Leur détention même ne devrait pas avoir lieu dans une prison, mais dans un des établissements spéciaux dont il est parlé dans le Rapport de M. le Dr Th. Roussel (section III), au nom de la Commission sénatoriale chargée du projet de révision de la loi du 30 juin 1838 sur les aliénés (1884). Il n’en est pas de même de l’inconscience produite par l’ivresse ou l’alcoolisme, qui, loin d’être admise comme circonstance atténuante, devrait constituer au contraire une circonstance aggravante.

Au cas où le crime serait commis dans l’état de somnambulisme provoqué ou d’hypnotisme, et pour obéir à une suggestion imposée, il est évident qu’il y aurait lieu à condamnation — au sens ordinaire du mot — mais contre le magnétiseur ou l’hypnotiseur (M. Liégeois, de Nancy, a traité magistralement la question)[2].

Mais comment connaître le coupable ? On pourrait songer à faire hypnotiser le sujet par une autre personne, qui lui ordonnerait de révéler le nom de l’auteur de la suggestion criminelle ; mais d’abord, les hypnotisés ont généralement la prétention d’agir spontanément, sans suggestion étrangère ; le sujet déclarerait donc probablement que le crime est dû à son initiative personnelle, mais sans qu’il en connaisse le motif.
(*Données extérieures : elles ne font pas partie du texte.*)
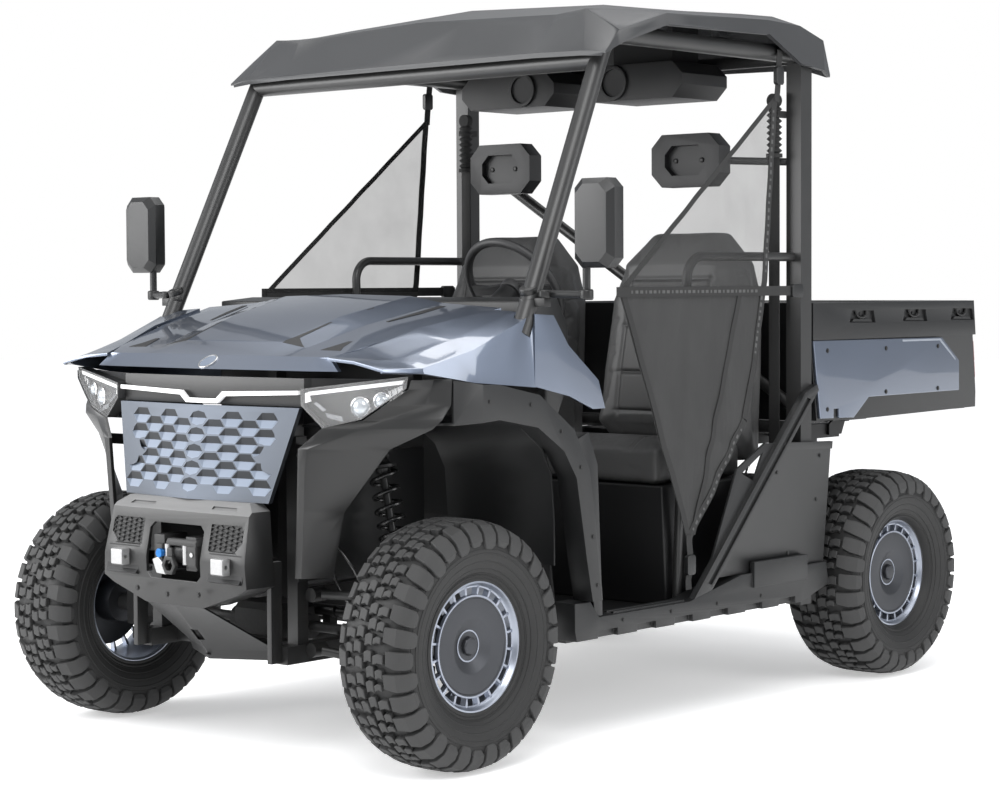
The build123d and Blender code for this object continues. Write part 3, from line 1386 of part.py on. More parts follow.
# outlines from the side, as distances behind the cab's rear and heights
PANEL_OUTLINE = [(-510, 418), (120, 418), (142, 612), (165, 803), (-204, 815), (-353, 742), (-470, 500)]
PANEL_WINDOW = [(-328, 728), (-214, 788), (-264, 700)]
PANEL_DIAGONAL = [(-590, 367), (-500, 386), (75, 972), (66, 990), (-1, 965)]
PANEL_GROOVE = [(-520, 408), (-502, 402), (30, 944), (10, 950)]
PANEL_LEDGE = [(-110, 789), (160, 779), (163, 803), (-110, 812)]


def behind_cab(outline):
    return [(CAB_REAR_Y + y, z) for y, z in outline]


def rear_side_panel():
    """The left panel behind the door opening, its window, and the diagonal over it."""
    inner_x = REAR_POST_X[1] + FIT_GAP
    plate = side_panel(behind_cab(PANEL_OUTLINE), inner_x, inner_x + 8)
    plate -= side_panel(behind_cab(PANEL_WINDOW), inner_x - 1, inner_x + 9)
    diagonal = side_panel(behind_cab(PANEL_DIAGONAL), inner_x, inner_x + 22)
    groove = side_panel(behind_cab(PANEL_GROOVE), inner_x + 14, inner_x + 23)
    ledge = side_panel(behind_cab(PANEL_LEDGE), inner_x, inner_x + 16)
    return plate + (diagonal - groove) + ledge


save("rear_side_panels", *pair(rear_side_panel()))

# ---------------------------------------------------------------- mirrors and nets
MIRROR = (945, -829, 1480)


def mirror_unit():
    x, y, z = MIRROR
    rows = [
        # distance behind the front face, and half sizes of the shell there
        (-32, 54, 106),
        (-14, 70, 122),
        (24, 70, 122),
        (32, 62, 114),
    ]
    head = skin([[(u, y + back, v) for u, v in octagon(x, z, half_x, half_z, 26)] for back, half_x, half_z in rows])
    head -= front_panel(octagon(x, z, 56, 108, 22), y + 28, y + 33)
    stalk = bar((x - 40, y, z - 115), (x - 40, y, z - 195), 22)
    arm = bar((x - 30, y, z - 195), (PILLAR_FOOT[0] - 6, -858, 1288), 22) - cage_side()
    arm = max(arm.solids(), key=lambda solid: solid.volume)
    return head + stalk + arm


save("mirrors", *pair(mirror_unit()))


NET_THICKNESS = 4
NET_STRAP_Y = (CAB_REAR_Y - 136, CAB_REAR_Y - 109)


def side_net():
    """The left door net with its straps, as one thin closed sheet."""
    outline = [
        (NET_STRAP_Y[0], ROOF_RAIL_Z + 10), (NET_STRAP_Y[0], ROOF_RAIL_Z - 132), (-487, 1296), (-155, 526),
        (CAB_REAR_Y - 297, 890), (CAB_REAR_Y - 244, 1075), (CAB_REAR_Y - 190, 1324),
        (NET_STRAP_Y[1], ROOF_RAIL_Z - 132), (NET_STRAP_Y[1], ROOF_RAIL_Z + 10),
    ]
    inner_x = CAGE_X + CAGE_TUBE / 2 + FIT_GAP
    return side_panel(outline, inner_x, inner_x + NET_THICKNESS)


save("side_nets", *pair(side_net()))

# ---------------------------------------------------------------- power unit
save("power_unit", block((-210, 210), ENGINE_Y, (FRAME_Z + 20, 650)))

# ---------------------------------------------------------------- cargo bed
BED_INNER = BED_HALF_WIDTH - 40
BED_SKIN = 12
BED_FLOOR_THICKNESS = 10
BED_UNDER_Z = BED_FLOOR_Z - BED_FLOOR_THICKNESS
BED_BEAM_FOOT_Z = BED_RAIL_Z + HALF_TUBE + RUNNING_GAP
BED_SIDE = [
    # the dark side behind the painted panel, in y and z
    (BED_FRONT_Y - 5, BED_TOP_Z), (BED_REAR_Y - 3, BED_TOP_Z), (BED_REAR_Y + 10, 1130), (BED_REAR_Y + 31, 927),
    (BED_REAR_Y + 29, 875), (BED_FRONT_Y + 237, 864), (BED_FRONT_Y + 32, 870), (BED_FRONT_Y - 5, 1130),
]
BED_RAIL_FOOT_Z = 1130
TAIL_LAMP_Z = (975, 1110)
BED_POCKET_Y = (BED_FRONT_Y + 285, BED_FRONT_Y + 610, BED_FRONT_Y + 920)
TAILGATE_HINGE_Y = BED_REAR_Y + 12
TAILGATE_HINGE_Z = BED_UNDER_Z + 4
TAILGATE_LUG_X = 500
BED_PANEL = [
    # the painted side panel, in y and z
    (BED_FRONT_Y, 1129), (BED_REAR_Y - 212, 1125), (BED_REAR_Y - 98, 1043), (BED_REAR_Y - 97, 938),
    (BED_FRONT_Y + 327, 936), (BED_FRONT_Y + 237, 872), (BED_FRONT_Y + 40, 876),
]


def bed_lug():
    """A lug under the bed's floor with a bore for the frame's pin."""
    x = FRAME_SIDE_X + 10 + RUNNING_GAP
    outline = [
        (BED_PIVOT_Y - 20, BED_UNDER_Z), (BED_PIVOT_Y - 20, BED_PIVOT_Z - 12), (BED_PIVOT_Y - 10, BED_PIVOT_Z - 20),
        (BED_PIVOT_Y + 10, BED_PIVOT_Z - 20), (BED_PIVOT_Y + 20, BED_PIVOT_Z - 12), (BED_PIVOT_Y + 20, BED_UNDER_Z),
    ]
    lug = side_panel(outline, x, x + 12)
    bore = bar((x - 1, BED_PIVOT_Y, BED_PIVOT_Z), (x + 13, BED_PIVOT_Y, BED_PIVOT_Z), BED_PIN + 2 * FIT_GAP)
    return lug - bore


def bed_tub():
    """The bed's floor, front wall, side walls and rails, open behind for the tailgate."""
    floor = block((-BED_INNER, BED_INNER), (BED_FRONT_Y, BED_REAR_Y), (BED_UNDER_Z, BED_FLOOR_Z))
    front = block((-BED_INNER, BED_INNER), (BED_FRONT_Y, BED_FRONT_Y + BED_WALL), (BED_UNDER_Z, BED_TOP_Z))
    whole = floor + front
    wall = block((BED_INNER - BED_WALL, BED_INNER + 1), (BED_FRONT_Y, BED_REAR_Y), (BED_UNDER_Z, BED_TOP_Z))
    side = side_panel(BED_SIDE, BED_INNER, BED_HALF_WIDTH - BED_SKIN)
    rail_outline = [
        (BED_FRONT_Y - 5, BED_RAIL_FOOT_Z), (BED_REAR_Y + 10, BED_RAIL_FOOT_Z),
        (BED_REAR_Y - 3, BED_TOP_Z), (BED_FRONT_Y - 5, BED_TOP_Z),
    ]
    rail = side_panel(rail_outline, BED_INNER, BED_HALF_WIDTH)
    for y in BED_POCKET_Y:
        pocket = side_panel([(y - 78, 1184), (y + 78, 1182), (y + 66, 1222), (y - 66, 1224)], BED_HALF_WIDTH - 14, BED_HALF_WIDTH + 1)
        rail -= pocket
    beam = block((FRAME_X - 23, FRAME_X + 23), (BED_FRONT_Y + 40, BED_REAR_Y - 20), (BED_BEAM_FOOT_Z, BED_UNDER_Z))
    for piece in (wall, side, rail, beam, bed_lug()):
        whole += piece
        whole += mirrored(piece)
    for side in (-1, 1):
        inner_x = side * TAILGATE_LUG_X
        lug = block(sorted((inner_x, inner_x + side * 10)), (BED_REAR_Y - 5, TAILGATE_HINGE_Y + 8), (TAILGATE_HINGE_Z - 9, BED_FLOOR_Z))
        pin = bar((inner_x, TAILGATE_HINGE_Y, TAILGATE_HINGE_Z), (inner_x + side * 30, TAILGATE_HINGE_Y, TAILGATE_HINGE_Z), 10)
        whole += lug + pin
    strut_plate = block((STRUT_X + 14, STRUT_X + 22), (STRUT_EYE_Y - 20, STRUT_EYE_Y + 20), (STRUT_EYE_Z - 16, BED_UNDER_Z))
    return whole + strut_plate


def bed_panel():
    """The left painted panel, with the notch in its lower edge."""
    panel = side_panel(BED_PANEL, BED_HALF_WIDTH - BED_SKIN, BED_HALF_WIDTH - 2)
    return panel - block((BED_HALF_WIDTH - BED_SKIN - 1, BED_HALF_WIDTH), (BED_FRONT_Y + 118, BED_FRONT_Y + 148), (860, 905))


def tail_lamp():
    """The left tail lamp, on the rear edge of the bed's side."""
    z_low, z_high = TAIL_LAMP_Z
    (y_high, _), (y_low, _) = BED_SIDE[2:4]
    drop = (BED_SIDE[2][1] - BED_SIDE[3][1]) / (y_low - y_high)
    foot_y = y_high + (BED_SIDE[2][1] - z_low) / drop + FIT_GAP
    head_y = y_high + (BED_SIDE[2][1] - z_high) / drop + FIT_GAP
    outline = [(foot_y, z_low), (foot_y + 9, z_low + 4), (head_y + 9, z_high - 4), (head_y, z_high)]
    return side_panel(outline, BED_INNER + 3, BED_HALF_WIDTH - BED_SKIN - 3)


TAILGATE_Y = (BED_REAR_Y + RUNNING_GAP, BED_REAR_Y + RUNNING_GAP + 25)
HANDLE_HALF = 90
HANDLE_Z = (1150, 1185)
HANDLE_DEPTH = 16


def tailgate():
    """The tailgate's plate, and two hinge knuckles under its foot."""
    plate = block((-BED_INNER + RUNNING_GAP, BED_INNER - RUNNING_GAP), TAILGATE_Y, (BED_FLOOR_Z + RUNNING_GAP, BED_TOP_Z))
    for side in (-1, 1):
        x = side * (TAILGATE_LUG_X + 14)
        lug = block(sorted((x, x + side * 12)), (TAILGATE_Y[0], TAILGATE_HINGE_Y + 9), (TAILGATE_HINGE_Z - 9, BED_FLOOR_Z + 8))
        bore = bar((x - side, TAILGATE_HINGE_Y, TAILGATE_HINGE_Z), (x + side * 13, TAILGATE_HINGE_Y, TAILGATE_HINGE_Z), 10 + 2 * FIT_GAP)
        plate += lug - bore
    handle = block((-HANDLE_HALF, HANDLE_HALF), (TAILGATE_Y[1], TAILGATE_Y[1] + HANDLE_DEPTH), HANDLE_Z)
    return plate + handle


STRUT_EYE_Y = BED_PIVOT_Y - 290
STRUT_EYE_Z = 830
STRUT_BODY_LENGTH = 290
STRUT_ROD_DIAMETER = 12


def strut():
    """The gas strut: a hollow body on the frame's pin, and the rod inside it."""
    foot = Vector(STRUT_X, STRUT_FOOT_Y, STRUT_FOOT_Z)
    eye = Vector(STRUT_X, STRUT_EYE_Y, STRUT_EYE_Z)
    along = (eye - foot).normalized()
    half_width = Vector(STRUT_EYE_WIDTH / 2, 0, 0)
    body = bar(tuple(foot), tuple(foot + along * STRUT_BODY_LENGTH), 28)
    body += bar(tuple(foot - half_width), tuple(foot + half_width), 28)
    body -= block((STRUT_X + STRUT_EYE_WIDTH / 2, STRUT_X + 20), (STRUT_FOOT_Y - 20, STRUT_FOOT_Y + 22), (STRUT_FOOT_Z - 20, STRUT_FOOT_Z + 20))
    body -= bar(tuple(foot - half_width * 2), tuple(foot + half_width * 2), STRUT_PIN + 2 * FIT_GAP)
    body -= bar(tuple(foot + along * 40), tuple(foot + along * 300), STRUT_ROD_DIAMETER + 2 * FIT_GAP)
    rod = bar(tuple(foot + along * 50), tuple(eye), STRUT_ROD_DIAMETER)
    rod += bar(tuple(eye - half_width), tuple(eye + half_width), 26)
    rod -= bar(tuple(eye - half_width * 2), tuple(eye + half_width * 2), 10)
    return body, rod


save("bed_tub", bed_tub())
save("bed_side_panels", *pair(bed_panel()))
save("tailgate", tailgate())
save("tail_lamps", *pair(tail_lamp()))
strut_body, strut_rod = strut()
save("strut_body", strut_body)
save("strut_rod", strut_rod)
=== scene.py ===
"""The finished looks of a side by side utility vehicle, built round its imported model."""
import math
from math import radians

import bmesh
import bpy
from mathutils import Matrix, Vector


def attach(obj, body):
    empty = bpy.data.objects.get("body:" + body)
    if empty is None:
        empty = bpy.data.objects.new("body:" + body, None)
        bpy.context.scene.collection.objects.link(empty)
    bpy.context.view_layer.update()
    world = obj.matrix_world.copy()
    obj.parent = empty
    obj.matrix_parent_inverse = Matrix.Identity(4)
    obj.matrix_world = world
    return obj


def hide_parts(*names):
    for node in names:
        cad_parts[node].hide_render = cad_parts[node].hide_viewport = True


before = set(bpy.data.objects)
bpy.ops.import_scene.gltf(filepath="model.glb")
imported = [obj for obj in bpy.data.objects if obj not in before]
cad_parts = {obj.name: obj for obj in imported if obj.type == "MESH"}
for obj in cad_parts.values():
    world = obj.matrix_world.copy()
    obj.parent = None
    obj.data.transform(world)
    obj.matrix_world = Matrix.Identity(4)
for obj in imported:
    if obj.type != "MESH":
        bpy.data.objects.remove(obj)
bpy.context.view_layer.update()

bl_info = {
    "name": "Side by Side Utility Vehicle",
    "version": (1, 0, 0),
    "blender": (4, 5, 0),
    "location": "3D View > Sidebar > Utility Vehicle",
    "description": "Dresses the packed vehicle: finishes, tread, lamps, seats, nets and studio",
    "category": "Object",
}


# ------------------------------------------------------------------ shader arithmetic
class Signal:
    """A number that varies over a surface, usable in Python arithmetic."""

    def __init__(self, finish, socket):
        self.finish = finish
        self.socket = socket

    def math(self, operation, *values):
        return self.finish.node("ShaderNodeMath", {"operation": operation}, dict(enumerate(values)))

    def __add__(self, other):
        return self.math("ADD", self, other)

    __radd__ = __add__

    def __sub__(self, other):
        return self.math("SUBTRACT", self, other)

    def __rsub__(self, other):
        return self.math("SUBTRACT", other, self)

    def __mul__(self, other):
        return self.math("MULTIPLY", self, other)

    __rmul__ = __mul__

    def __truediv__(self, other):
        return self.math("DIVIDE", self, other)

    def clamped(self):
        return self.math("MINIMUM", self.math("MAXIMUM", self, 0.0), 1.0)


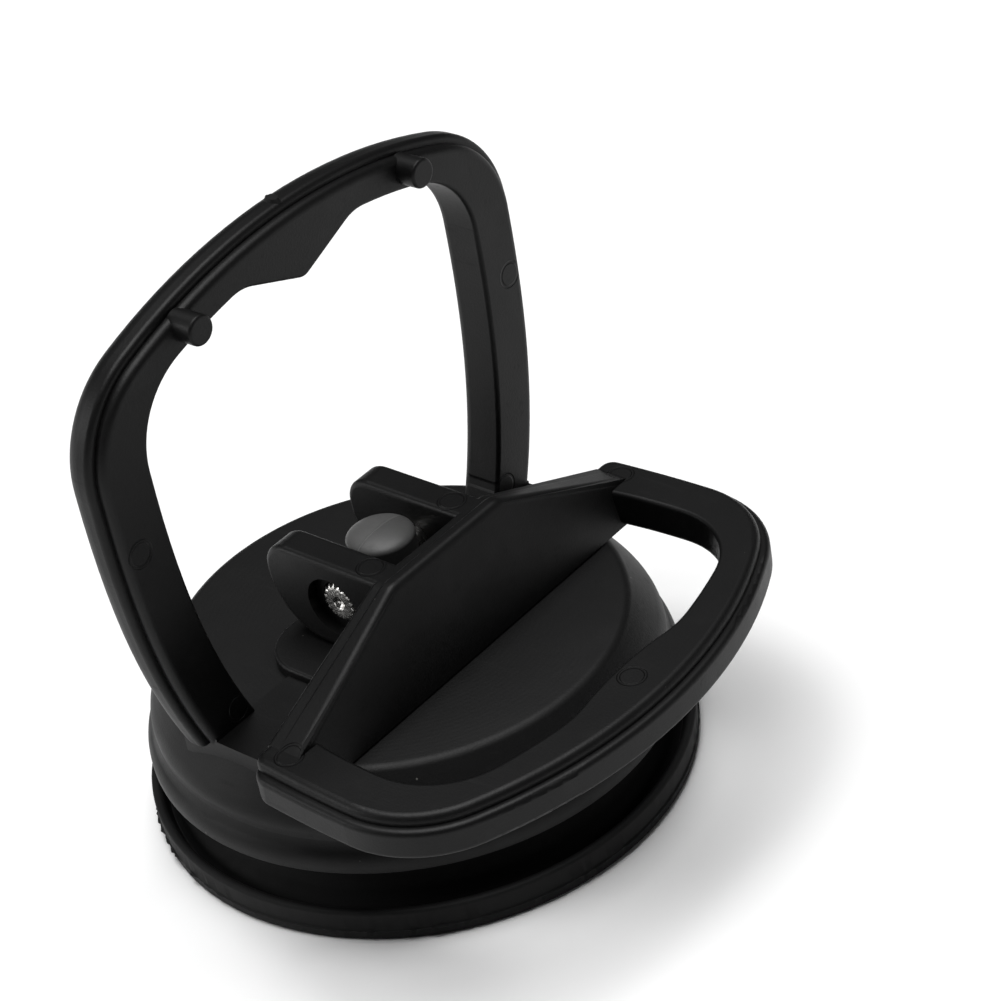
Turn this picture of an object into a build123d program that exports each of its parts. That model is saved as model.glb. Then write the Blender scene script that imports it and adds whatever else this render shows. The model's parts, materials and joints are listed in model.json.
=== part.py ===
from build123d import *
import math
import os

os.makedirs("parts", exist_ok=True)

# A lever-operated vacuum cup. Millimetres, +Z up.
# The origin is on the cup's axis, in the plane of its sealing lip.
# The hinge pin lies along Y, the lever opens towards +X, the fixed grip stands on the -X side.

# ---- clearances ----
running_gap = 0.05        # radial, hinge pin in the lever's ears
guide_gap = 0.15          # radial, stem in the cap and in the grip's pad
cam_gap = 0.1             # between the lever's cams and the grip's pad
rest_gap = 0.2            # between the open lever and the cap's disc
peg_gap = 0.1             # between the grip's pegs and the closed lever

# ---- working allowances ----
overcut = 1.0             # how far a cut runs past the face it opens
embed = 1.0               # how far a joined piece is sunk into its neighbour
near = 0.01               # how close counts as the same place when picking edges

# ---- rubber cup ----
cup_radius = 28.5
lip_height = 3.5
lip_width = 1.1
lip_draft = 0.5           # how far the lip's inner side slopes in down to the groove
lip_slope = 0.23          # how steeply the underside meets the sealing ring
groove_floor = 1.7
neck_radius = 23.6
neck_foot = 4.6           # height where the neck turns upright
neck_blend = 1.2
rubber_seat_inner = 20.6
diaphragm_top = 5.2
seat_draft = 1.5
boss_radius = 11.0
boss_draft = 1.0
boss_top = 8.4
seal_ring_width = 2.2
dish_radius = 14.0
dish_edge_height = 1.4
dish_edge_run = 0.4
dish_height = 1.9
dimple_radius = 1.1
dimple_depth = 0.4
rubber_round = 0.3

# ---- pressure cap ----
cap_seat = 7.7            # height of the rubber's seat, where the rim lands
cap_rim_radius = 27.5
cap_waist_radius = 26.7
cap_shoulder_radius = 26.6
disc_radius = 23.2
rim_band = 1.6            # height of the flange at the rim
rim_slope = 0.8           # rise of the flange's top towards the waist
waist_top = 4.1           # above the seat, where the shoulder starts
shoulder_top = 4.9        # above the seat, where the cone up to the disc starts
disc_height = 9.6         # above the seat
waist_hollow = 0.25       # how deep the waist curves in
rim_foot_round = 0.25
rim_top_round = 0.8
shoulder_round = 2.2
disc_round = 0.8
cap_wall = 3.6
seat_land = 1.2           # from the rubber seat's inner edge to the cap's wall
cap_roof = 2.8
cap_boss_radius = 6.5     # boss around the stem's hole
cap_boss_drop = 0.6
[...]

De plus, le suggestionneur primitif n’aurait pas manqué de lui

  1. Revue scientifique du 8 mars 1879.
  2. De la Suggestion hypnotique dans ses rapports avec le droit civil et le droit criminel, par Jules Liégeois, professeur à la Faculté de droit de Nancy, mémoire lu à l’Académie des sciences morales et politiques (Paris, Alph. Picard, 1884).